As I pull under, time, once more, turns trickster. Here, instead of the suspended moments offered by caves and chasms, a sequence of memories emerges. Early swims in the Dart as a child – heat, laughter, noise and play. Later swims, alone – cooler, quieter and dappled with oak. All these times are present with the lift and fall of the head, layering over themselves in the water’s palimpsest. While my ancestors also settled in the nearby village of Berry Pomeroy, it is the more-than-human residents that I connect with most here – the cool mosses underwater and on cow-nudged banks, the insects flitting and quick birds that flank.

I wander the banks heading north, then curving westward, stopping to swim along the way. When I pull into the present, it is at Still Pool, near Staverton, viewing a haze of water through a dragonfly’s wing, the sudden blue of a kingfisher’s wing and a higher, chattering loop of swallows. The taste of peat falls from the lips as nostrils flood with rosehip. Like the mosses, I come to life with the water.

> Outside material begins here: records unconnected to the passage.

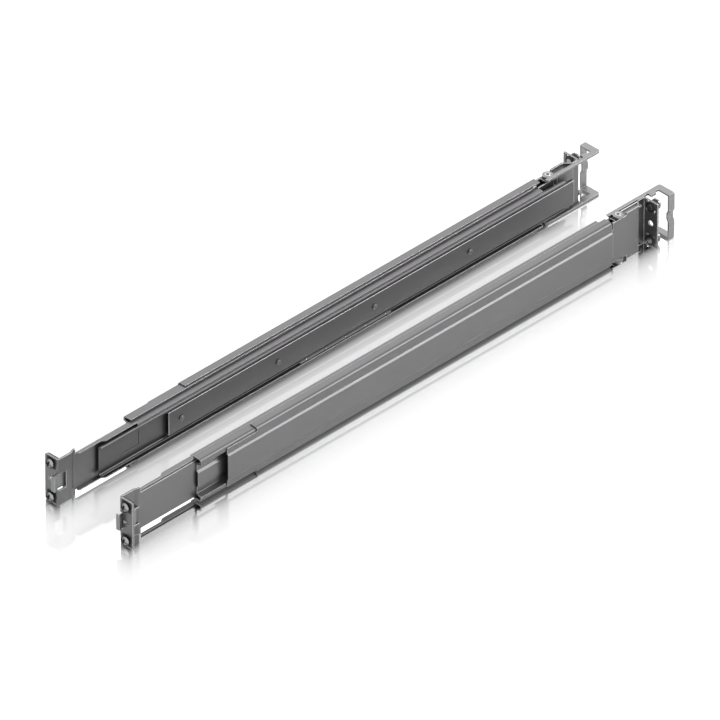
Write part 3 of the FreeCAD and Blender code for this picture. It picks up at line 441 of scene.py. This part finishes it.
def make_rear_screws(side):
    """The rear screws' own mesh, moved back to the ends of the bushings."""
    node = frame["nodes"][f"{side}_rear_screws"]
    screws = node.copy()
    screws.data = node.data.copy()
    screws.name = f"{side}_rear_standing_screws"
    bpy.context.scene.collection.objects.link(screws)
    screws.data.transform(Matrix.Translation((0.0, (STUD_STAND - SOLID_STUD_STAND) * MM, 0.0)))
    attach(screws, f"{side}_rear")
    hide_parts(f"{side}_rear_screws")


# Front screw heads

FRONT_HOLE_OUT = 7.7
HEAD_RADIUS = 4.4
HEAD_SEAT = -0.9
HEAD_RIM = 0.9
HEAD_DOME = 2.1
NECK_RADIUS = 3.2
CROSS_HALF_WIDTH = 0.75
CROSS_LENGTH = 2.8
CROSS_DEPTH = 1.5
CROSS_SLOPE = 0.6
CROSS_TURN = 0.35
HEAD_RINGS = 30
HEAD_STEPS = 72


def make_screw_heads(side):
    """Standing domed screw heads with a cross recess, whose recess, underside and neck are painted near-black:
    a painted shade.

    At the radius r and the angle a round the head's middle a point stands rim + dome sqrt(1 - (r/R)^2) before
    the seat, where R is the head's radius. Inside the cross it stands depth (1 - slope m / length) less.
    There x and z are r cos a and r sin a turned by a fixed angle, the smaller of |x| and |z| is under the half
    width, and the larger, m, is under the length. Four more rings behind close the rim, the neck and its end.
    """
    radius = np.linspace(0.0, HEAD_RADIUS, HEAD_RINGS)
    flat = turned(radius, 0.0 * radius, HEAD_STEPS)
    across_head, up_head = flat[..., OUT], flat[..., RISE]
    turned_across = across_head * math.cos(CROSS_TURN) - up_head * math.sin(CROSS_TURN)
    turned_up = across_head * math.sin(CROSS_TURN) + up_head * math.cos(CROSS_TURN)
    reach = np.maximum(abs(turned_across), abs(turned_up))
    recess = (np.minimum(abs(turned_across), abs(turned_up)) < CROSS_HALF_WIDTH) & (reach < CROSS_LENGTH)
    stand = HEAD_RIM + HEAD_DOME * np.sqrt(1.0 - (radius[:, None] / HEAD_RADIUS) ** 2)
    stand = stand - np.where(recess, CROSS_DEPTH * (1.0 - CROSS_SLOPE * reach / CROSS_LENGTH), 0.0)
    dome = turned(radius, HEAD_SEAT - stand, HEAD_STEPS)
    neck = turned([HEAD_RADIUS, NECK_RADIUS, NECK_RADIUS, 0.0], [HEAD_SEAT, HEAD_SEAT, 0.0, 0.0], HEAD_STEPS)
    grid = np.concatenate([dome, neck]) * MM
    centres = placed(side, FRONT_HOLE_OUT, 0.0, HOLE_RISES)
    points, faces = repeated(grid, ring_faces(len(grid), HEAD_STEPS, closed=False), centres)
    # Painted shade: the underside and neck faces, and the dome's recess faces, take the near-black shade
    # material.
    dark = np.ones((len(grid) - 1, HEAD_STEPS), dtype=np.int32)
    dark[:HEAD_RINGS] = recess
    heads = closed_surface(f"{side}_front_domed_screws", points, faces,
                           [MATERIALS["head_nickel_painted_sheen"], MATERIALS["painted_head_shade"]],
                           np.tile(dark.reshape(-1), len(centres)))
    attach(heads, "rails")
    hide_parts(f"{side}_front_screws")


# Rings of the lever's pins

PIVOT_OUT = 5.05
PIVOT_BACK = 545.4
RING_OUTLINE = [(1.1, 20.9), (2.5, 20.9), (2.7, 21.35), (2.4, 21.7), (1.5, 21.75), (1.1, 21.5)]


def make_pin_rings(side):
    """A rolled ring round the lever's pin above the upper lug, and its mirror image below the lower one.

    A point is the pin's place + (r cos a, r sin a, h) above and + (r cos a, r sin a, -h) below, where the
    radius r and the height h over the rail's middle follow RING_OUTLINE and the angle a goes once round.
    """
    radius, height = np.transpose(RING_OUTLINE)
    across, up, lengthwise = np.moveaxis(turned(radius, height, TURN_STEPS), -1, 0)
    upper = np.stack([across, lengthwise, up], axis=-1) * MM
    both = np.stack([upper, upper * (1.0, 1.0, -1.0)]) + placed(side, PIVOT_OUT, PIVOT_BACK, 0.0)
    faces = ring_faces(len(RING_OUTLINE), TURN_STEPS, closed=True)
    rings = closed_surface(f"{side}_pin_rings", both,
                           np.concatenate([faces, faces + len(RING_OUTLINE) * TURN_STEPS]),
                           [MATERIALS["ring_nickel"]])
    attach(rings, f"{side}_rear")


# Inner wall of the rear bracket

BOX_FRONT = 552.2
BOX_END = 570.0
BOX_INNER = 1.0
BOX_OUTER = 7.4
BOX_SHEET = 1.0
BOX_RISE = 18.9
BOX_CORNER = 1.2
BOX_CORNER_POINTS = 4
TONGUE_FRONT = 530.8
TONGUE_RISE = 17.4


def box_line(inset):
    """Points (out, rise) of the box from its lower outer edge round the inner wall to its upper outer edge.

    The upper corner is (w + c (1 - cos t), h - c (1 - sin t)) with t from 0 to 90 degrees, where w is the
    wall's place, h the top's rise and c the corner's radius. The inset moves the wall and the top inwards and
    leaves as much less of c. The lower half is the upper one's mirror image.
    """
    corner = BOX_CORNER - inset
    wall = BOX_INNER + inset
    top = BOX_RISE - inset
    turn = np.radians(np.linspace(0.0, 90.0, BOX_CORNER_POINTS))
    arc = np.stack([wall + corner * (1.0 - np.cos(turn)), top - corner * (1.0 - np.sin(turn))], axis=-1)
    upper = np.vstack([arc, (BOX_OUTER, top)])
    lower = upper[::-1] * (1.0, -1.0)
    return np.vstack([lower, upper])


def make_inner_wall(side):
    """The shallow box between the lever's lug and the rear web, and the flat tongue that goes on before it.

    Both are sheets carried straight back. The box is closed above, below and inboard.
    """
    section = np.vstack([box_line(0.0), box_line(BOX_SHEET)[::-1]])
    wall = swept(f"{side}_rear_inner_wall", section, BOX_FRONT, BOX_END, side, MATERIALS["bracket_steel"])
    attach(wall, f"{side}_rear")
    tongue = swept(f"{side}_rear_inner_tongue", [
        (BOX_INNER, TONGUE_RISE), (BOX_INNER + BOX_SHEET, TONGUE_RISE),
        (BOX_INNER + BOX_SHEET, -TONGUE_RISE), (BOX_INNER, -TONGUE_RISE),
    ], TONGUE_FRONT, BOX_FRONT, side, MATERIALS["bracket_steel"])
    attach(tongue, f"{side}_rear")


# Painted highlight on the inner member's bend

BEND_RADIUS = 0.9
BEND_CENTRE = np.array([INNER_LOW[OUT] + BEND_RADIUS, INNER_HIGH[RISE] - BEND_RADIUS])
BEND_END_GAP = 0.2
HIGHLIGHT_HEIGHT = 0.06
HIGHLIGHT_DEPTH = 0.3
HIGHLIGHT_START = 15.0
HIGHLIGHT_STOP = 80.0
HIGHLIGHT_STEPS = 7


def make_painted_bend_highlight(side):
    """A bright band laid on the inner member's upper bend, almost from end to end: a painted highlight.

    Its section's points are (c - r cos t, d + r sin t), where (c, d) is the bend's centre and t runs over the
    highlighted angles. Here r is the bend's radius, a little raised for the outer line and lowered for the
    inner.
    """
    angle = np.radians(np.linspace(HIGHLIGHT_START, HIGHLIGHT_STOP, HIGHLIGHT_STEPS))
    line = np.stack([-np.cos(angle), np.sin(angle)], axis=-1)
    section = np.concatenate([BEND_CENTRE + (BEND_RADIUS + HIGHLIGHT_HEIGHT) * line,
                              (BEND_CENTRE + (BEND_RADIUS - HIGHLIGHT_DEPTH) * line)[::-1]])
    band = swept(f"{side}_inner_painted_bend_highlight", section, INNER_LOW[BACK] + BEND_END_GAP,
                 INNER_HIGH[BACK] - BEND_END_GAP, side, MATERIALS["bend_highlight_steel"])
    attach(band, f"{side}_inner")


for rail_side in SIDES:
    make_painted_bend_highlight(rail_side)
    make_rear_bushings(rail_side)
    make_rear_screws(rail_side)
    make_inner_wall(rail_side)
    make_screw_heads(rail_side)
    make_pin_rings(rail_side)

# Studio, whose own sizes are in metres and the footprint's in millimetres

WHITE = (1.0, 1.0, 1.0, 1.0)
SKY_GREY = (0.66, 0.66, 0.66, 1.0)
FLOOR_GREY = (0.85, 0.85, 0.85, 1.0)
FLOOR_SIZE = 40.0
FLOOR_ROUGHNESS = 0.06
FLOOR_SPECULAR = 0.2
FLOOR_LIFT = 0.41
FOOT_CENTRE = 39.6
FOOT_HALF_WIDTH = 5.8
FOOT_HALF_LENGTH = 298.0
POLISH_FADE = 10.0


def background_rays(tree):
    """A mask of the rays that show the background: from the camera, off metal and through glass."""
    path = add(tree, "ShaderNodeLightPath")
    glossy = calculated(tree, "MAXIMUM", path.outputs["Is Camera Ray"], path.outputs["Is Glossy Ray"])
    return calculated(tree, "MAXIMUM", glossy, path.outputs["Is Transmission Ray"])


def polish_group():
    """Polish: 1 under the rails, falling by a factor e for each fade length outside their footprint."""
    group = new_group("polish", [], [("Polish", "NodeSocketFloat")])
    leave = add(group, "NodeGroupOutput")
    place = add(group, "ShaderNodeTexCoord")
    parts = add(group, "ShaderNodeSeparateXYZ")
    feed(group, parts.inputs[0], place.outputs["Object"])
    across = calculated(group, "ABSOLUTE", parts.outputs["X"])
    off_centre = calculated(group, "ABSOLUTE", calculated(group, "SUBTRACT", across, FOOT_CENTRE * MM))
    beside = calculated(group, "SUBTRACT", off_centre, FOOT_HALF_WIDTH * MM)
    along = calculated(group, "ABSOLUTE", parts.outputs["Y"])
    beyond = calculated(group, "SUBTRACT", along, FOOT_HALF_LENGTH * MM)
    away = calculated(group, "MAXIMUM", calculated(group, "MAXIMUM", beside, beyond), 0.0)
    faded = calculated(group, "EXPONENT", calculated(group, "DIVIDE", away, -POLISH_FADE * MM))
    feed(group, leave.inputs["Polish"], faded)
    return group


def make_floor():
    """A white floor with soft shadows, polished to a mirror under and close beside the rails."""
    bpy.ops.mesh.primitive_plane_add(size=FLOOR_SIZE, location=(0, 0, 0))
    floor = bpy.context.object
    floor.name = "floor"
    material = bpy.data.materials.new("floor")
    material.use_nodes = True
    tree = material.node_tree
    shader = tree.nodes["Principled BSDF"]
    feed(tree, shader.inputs["Base Color"], FLOOR_GREY)
    feed(tree, shader.inputs["Roughness"], FLOOR_ROUGHNESS)
    feed(tree, shader.inputs["Specular IOR Level"], FLOOR_SPECULAR)
    feed(tree, shader.inputs["Emission Color"], WHITE)
    polish = add_group(tree, polish_group())
    path = add(tree, "ShaderNodeLightPath")
    polished = calculated(tree, "MULTIPLY", polish.outputs["Polish"], path.outputs["Is Camera Ray"])
    feed(tree, shader.inputs["Metallic"], polished)
    dull = calculated(tree, "SUBTRACT", 1.0, polished)
    shown = calculated(tree, "MULTIPLY", background_rays(tree), dull)
    feed(tree, shader.inputs["Emission Strength"], calculated(tree, "MULTIPLY", shown, FLOOR_LIFT))
    floor.data.materials.append(material)
    floor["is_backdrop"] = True


def make_world():
    """A grey sky that lights the object and shows as white."""
    world = bpy.data.worlds.new("studio")
    bpy.context.scene.world = world
    world.use_nodes = True
    tree = world.node_tree
    background = tree.nodes["Background"]
    feed(tree, background.inputs["Color"], blended(tree, background_rays(tree), SKY_GREY, WHITE))
    feed(tree, background.inputs["Strength"], 1.0)


def make_softbox(name, place, size, power):
    """A square lamp at a place in metres, turned to the part's origin."""
    light = bpy.data.lights.new(name, "AREA")
    light.shape = "SQUARE"
    light.size = size
    light.energy = power
    holder = bpy.data.objects.new(name, light)
    holder.location = place
    holder.rotation_mode = "QUATERNION"
    holder.rotation_quaternion = (-Vector(place)).to_track_quat("-Z", "Y")
    bpy.context.scene.collection.objects.link(holder)


# Camera

VIEW_AZIMUTH = math.radians(45.0)
VIEW_ELEVATION = math.atan(1 / math.sqrt(2))
VIEW_WIDTH = 0.5638
VIEW_DISTANCE = 17.0
VIEW_REACH = 100.0
SENSOR_WIDTH = 36.0
# where the photograph's centre lies, across and up in its own plane, from the part's origin, in millimetres
CENTRE_ACROSS = -0.2
CENTRE_UP = 5.8


def make_camera():
    """A very long lens, far away, looking down a cube's diagonal.

    Its length is the sensor's width times the distance, over the width that is seen.
    """
    back = Vector((math.sin(VIEW_AZIMUTH) * math.cos(VIEW_ELEVATION),
                   -math.cos(VIEW_AZIMUTH) * math.cos(VIEW_ELEVATION), math.sin(VIEW_ELEVATION)))
    rightward = Vector((math.cos(VIEW_AZIMUTH), math.sin(VIEW_AZIMUTH), 0.0))
    upward = back.cross(rightward)
    lens = bpy.data.cameras.new("camera")
    lens.sensor_width = SENSOR_WIDTH
    lens.lens = SENSOR_WIDTH * VIEW_DISTANCE / VIEW_WIDTH
    lens.clip_end = VIEW_REACH
    camera = bpy.data.objects.new("camera", lens)
    camera.location = rightward * CENTRE_ACROSS * MM + upward * CENTRE_UP * MM + back * VIEW_DISTANCE
    camera.rotation_mode = "QUATERNION"
    camera.rotation_quaternion = (-back).to_track_quat("-Z", "Y")
    bpy.context.scene.collection.objects.link(camera)
    bpy.context.scene.camera = camera


make_floor()
make_world()
make_softbox("bend_light", place=(1.6, 1.6, 1.6), size=0.5, power=17.0)
make_softbox("top_light", place=(-1.5, 1.5, 1.5), size=1.2, power=5.0)
make_camera()
bpy.context.scene.view_settings.view_transform = "Standard"

save_size("dressed")
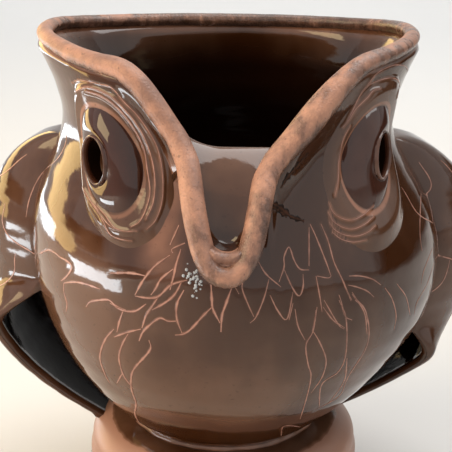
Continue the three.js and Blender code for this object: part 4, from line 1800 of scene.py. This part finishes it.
RIGHT_BREAST = (
    ((234, 285), (239, 294)),
    ((246, 276), (242, 287), (248, 304), (254, 317)),
    ((269, 279), (264, 298), (256, 317), (250, 323)),
    ((258, 261), (266, 274), (281, 287)),
    ((279, 282), (284, 267), (284, 257), (289, 247), (294, 260), (300, 269), (309, 270)),
    ((284, 269), (292, 287), (299, 296), (303, 287), (303, 274)),
    ((309, 227), (309, 266)),
    ((310, 224), (316, 237), (326, 262), (331, 276)),
    ((321, 224), (328, 241), (334, 262), (342, 279), (349, 295), (352, 300)),
    ((270, 295), (278, 311), (287, 319), (293, 292)),
    ((316, 276), (320, 298), (322, 312)),
    ((317, 276), (328, 278), (331, 276)),
    ((339, 295), (341, 301), (345, 316), (352, 320)),
    ((317, 307), (315, 320), (312, 331)),
    ((323, 307), (333, 320), (345, 328)),
    ((352, 294), (364, 312), (367, 334)),
    ((293, 303), (289, 320)),
    ((295, 309), (298, 326), (305, 340)),
    ((316, 310), (313, 331), (306, 345), (308, 364), (311, 376), (307, 396), (300, 419)),
    ((313, 331), (320, 343), (326, 360), (322, 377), (311, 393)),
    ((324, 300), (338, 324), (344, 329)),
    ((339, 300), (346, 319), (346, 352), (339, 371), (322, 384), (319, 407)),
    ((355, 300), (365, 310), (369, 331), (365, 350), (348, 377), (339, 396), (315, 410)),
    ((347, 358), (344, 381), (329, 403)),
    ((303, 427), (284, 426), (281, 436)),
    ((349, 276), (360, 276), (372, 279), (381, 285)),
    ((348, 285), (357, 287), (367, 291), (374, 297)),
    ((352, 292), (357, 300), (364, 308), (367, 319), (366, 329)),
    ((340, 274), (351, 301)),
    ((385, 288), (392, 299), (396, 315), (394, 330)),
    ((397, 284), (406, 297), (410, 315)),
)

LEFT_EYE_LINES = (
    ((86, 91), (99, 95), (112, 103), (125, 116), (136, 132), (144, 149), (147, 168), (150, 190),
     (147, 206), (140, 221), (131, 227)),
    ((72, 83), (79, 80), (86, 81), (99, 84), (112, 88), (125, 103), (136, 114), (147, 129),
     (157, 147), (162, 168), (163, 190), (161, 206), (155, 221), (147, 229)),
    ((74, 92), (86, 87), (99, 90), (112, 97), (124, 109), (135, 122), (145, 139), (152, 160),
     (155, 182), (153, 203), (146, 219)),
    ((90, 200), (97, 209), (103, 221), (110, 234), (120, 239), (132, 241)),
    ((97, 206), (105, 215), (114, 227), (124, 231), (137, 231)),
    ((83, 188), (93, 205), (107, 223), (115, 229)),
    ((69, 62), (82, 63), (93, 69), (102, 75)),
)

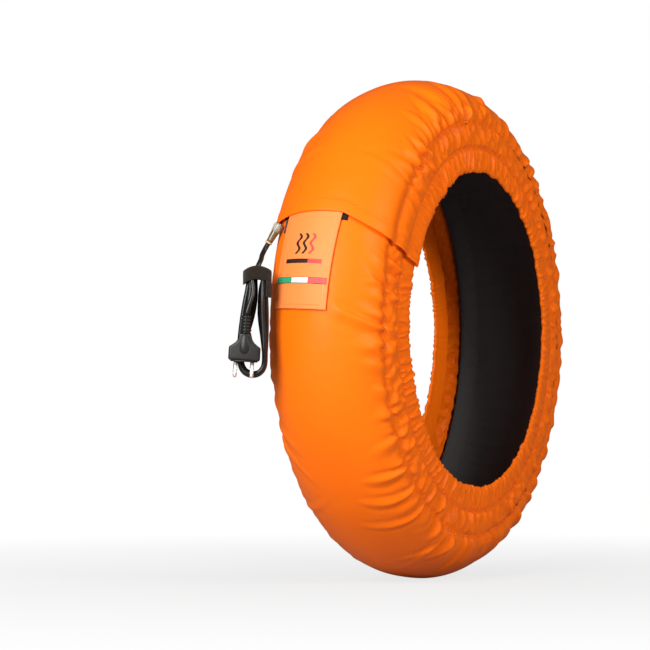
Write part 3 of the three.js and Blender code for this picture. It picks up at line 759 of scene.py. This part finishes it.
folds = tread_folds(angle, along, arc_marks, gather)
folds = np.where(folds > 0, folds, 2.4 * np.tanh(folds / 2.4))
under_tab = smoothstep(angle, 358, 364) * smoothstep(station_across, -40, -30)[None, :]
overlap = smoothstep(angle, 380, 385)
folds *= 1 - 0.85 * np.maximum(under_tab, overlap)
hem_bulge = 0.55 * smoothstep(HEM_WIDTH + 0.8 - row_offset, 0, 1.4) * top_rows
stitch_dip = 0.5 * np.exp(-((row_offset - HEM_WIDTH + 1.2) / 1.1) ** 2) * top_rows
seam_away = np.minimum(arc_marks, BAND_ARC - arc_marks)
seam_dip = 0.7 * np.exp(-((seam_away - 3.4) / 1.3) ** 2)
height = (
    lift_at(angle) + row_height[:, None] + folds + (hem_bulge - stitch_dip)[:, None]
    - seam_dip[None, :]
)
hem_rest = 1 - smoothstep(row_offset, HEM_WIDTH, HEM_WIDTH + 10)
hem_wave = 0.35 * waves(np.broadcast_to(station_across, angle.shape), 17, 91) * hem_rest[:, None]
height += hem_wave
tread_points = raised(np.broadcast_to(stations, angle.shape), height, angle)
for away, side in ((arc_marks, 0), (BAND_ARC - arc_marks, 1)):
    drawn = gather * seam_wobble(along, away[None, :], side)
    tread_points += on_ring(drawn, 0.0, angle)
rows, cols = angle.shape
uv = np.stack([np.broadcast_to(arc_marks, angle.shape), np.radians(angle) * CROWN_RADIUS], -1)
tread_cover = place_mesh(
    "tread_cover", tread_points.reshape(-1, 3), grid_faces(rows, cols)[:, ::-1],
    nylon, uv.reshape(-1, 2),
)
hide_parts("tread_panel")

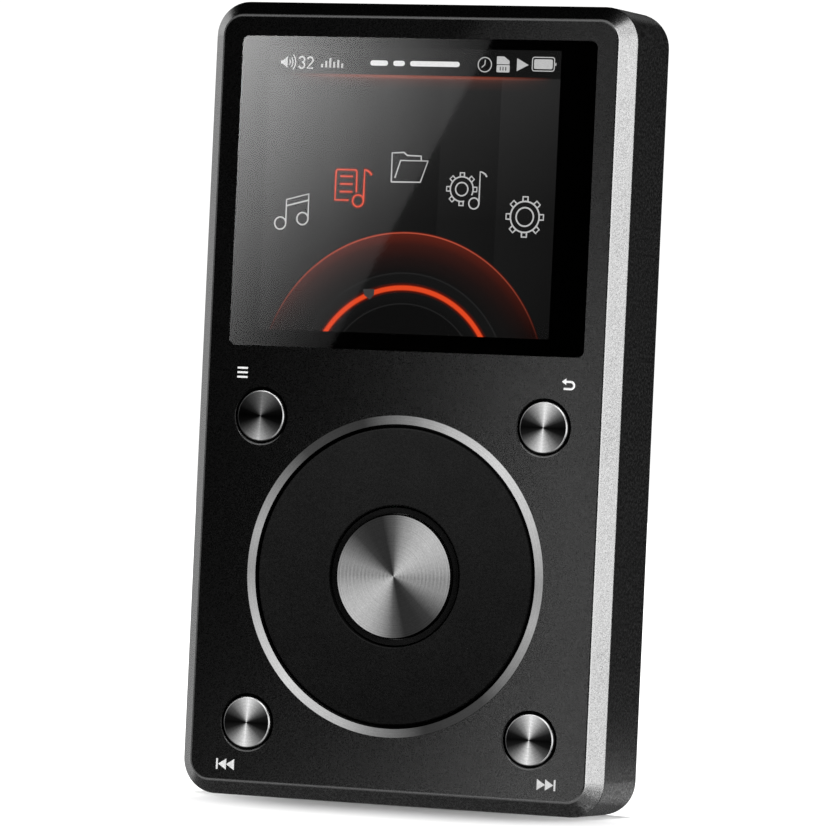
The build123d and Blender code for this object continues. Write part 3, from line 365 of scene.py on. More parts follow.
def moulded_plastic(name, dark, light, roughness, specular=0.4):
    """Injection-moulded plastic: a spark-eroded texture, and faint clouds where it is paler and smoother."""
    m = Shader(name, Specular_IOR_Level=specular)
    grain = m.noise(4200.0, 2.0, 0.6)
    cloud = m.noise(150.0, 3.0)
    rough = m.math("ADD", m.spread(grain, roughness, roughness + 0.15), m.spread(cloud, 0.0, -0.08))
    m.set(Base_Color=m.math("MULTIPLY", m.spread(grain, 0.88, 1.12), m.spread(cloud, dark, light)),
          Roughness=rough)
    m.bump(grain, 0.25, 0.00003)
    return m.material


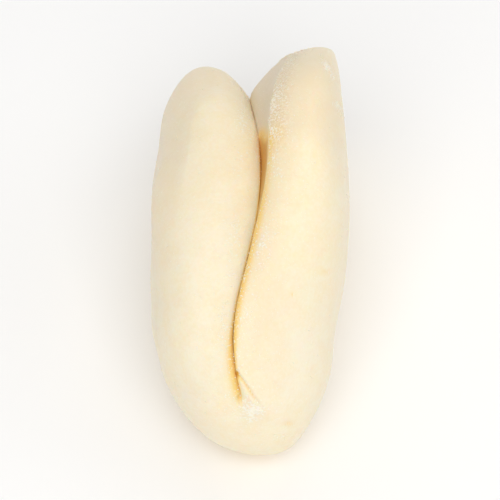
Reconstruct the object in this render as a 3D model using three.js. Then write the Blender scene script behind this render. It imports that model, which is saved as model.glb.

Still Pool is a perfect swimming spot for all abilities – deep water enables full immersion, while stepping-stones provide anchor for those in need of it and a swing rope beckons to the young or young-at-heart. To reach the pool from Staverton village, follow the path into the woods, cross via a sluice and keep to the rough woodland track before emerging at a sandy beach where there is easy access to the pool. Those preferring to stay ashore can take a number of woodland paths along the river through the Dartington Estate, with a choice of refreshment at one of its cafes (takeaway only) or the White Hart pub, or in Staverton’s 15th-century Sea Trout Inn.

I am still a cautious walker. Instead of hills alive with the sound of music, I seek quiet caves, shaded pools and rocky ruins. Not yet as fully resurrected as the mosses who are quick to resume life – to be themselves again at the first touch of rain – I, too, begin again. In the hollows of the landscape I grew up in, I find new ways to let the light in.